Anjing dan celeng adalah binatang yang menurut agama Islam adalah binatang yang haram untuk dikonsumsi. Kita juga pasti akan merasa jijik dengan gaya hidup seekor anjing dan celeng yang serba jorok. Bahkan air liur hewan-hewan ini saja sudah dihukumi najis paling berat. Jadi dengan semua hal menjijikan yang ada pada hewan-hewan tersebut apakah pantas dilontarkan kepada orang lain? Tentulah jika ada kejadian seseorang mengumpat di depan orang lain dengan kata anjing atau celeng, pasti akan menimbulkan respon yang tidak baik. Perkelahian dan permusuhan bisa saja terjadi setelahnya.
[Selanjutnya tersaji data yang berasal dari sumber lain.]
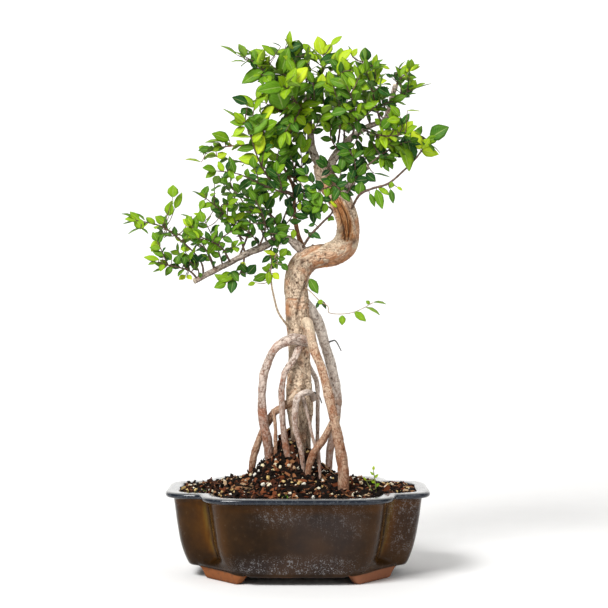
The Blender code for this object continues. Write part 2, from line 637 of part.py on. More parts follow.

            Kata-kata umpatan ini biasanya diucapkan oleh masyarakat yang tidak berpendidikan atau masyarakat yang berpendidikan rendah serta tidak memiliki pengetahuan terhadap agama. Sebab setiap instansi pendidikan pasti mendidik siswanya untuk berkata baik dan sopan. Begitu pula dengan agama, pasti mengajarkan kepada umatnya untuk berlaku baik dan menjaga lisan agar tidak menyakiti orang lain. Mahasiswa sebagai manusia berintelektual progresif yang nantinya juga akan melanjutkan estafet dalam mendidik generasi selanjutnya, pantaskah jika dalam perkataanya banyak mengandung umpatan kotor?  
             





[1] Rachmad Rizky Putra. 2013. Bentuk Dan Fungsi Kata Umpatan Pada Komunikasi Informal Di Kalangan Sma Negeri 3 Surabaya:Kajian Sosiolinguistik. Jurnal Skriptorium UNAIR Surabaya.